The field-optimized “boxed” emission sensing equipment pioneered by Cheryl and her peers in the Bond Lab has laid the groundwork for new research the world over. The design solved a lot of problems plaguing remote emission research. Although the first models were still pretty bulky (the latest version can fit in a large backpack!) it was much more compact than anything else that existed. It was battery powered, and therefore could measure for many hours without access to electricity.

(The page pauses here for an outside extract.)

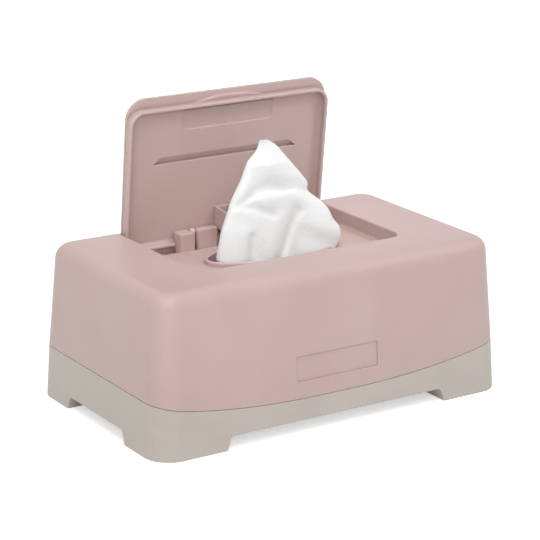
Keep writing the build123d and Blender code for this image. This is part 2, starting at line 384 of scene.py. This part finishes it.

New students have expanded and changed the designs of the kits to meet their particular needs, replacing bulky equipment with newer, streamlined technologies and adjusting the configuration of components. The Sensor Box is now on its sixth iteration — although it’s hard to say for sure, said Cheryl, because boxes get pulled apart and put back together so often! Creativity is constant.

Since the very first field box was developed by Chris Roden nearly 10 years ago, Bond and her students have visited five countries, and taken more than 200 hours of emissions data from cooking fires, brick kilns, and power plants.

Ryan Thompson, an alumnus of the Bond Lab, started his own company called Mountain Air to sell emission sensors commercially to other academic and government research branches.

“What we’ve done is put method in where there was none before,” Bond said.

“Emission testing used to be limited to sources that had an exhaust stack and burned continuously, like a coal power plant. But there are a lot of sources in the world, particularly abroad, that don’t work that way. The operation is highly variable; so if you take a single sample you don’t get a representative one,” Bond said.

“Cheryl’s work… has been about formalizing methods for chasing those different sources.”

Said Cheryl: “Emissions are impossible to predict, they’re just too complicated. Every time we have measured we have found something we didn’t expect. (Scientists are) making the best predictions we can, but nothing compares to measurement. And the more we measure and understand, the better the rest of the guesses will get.”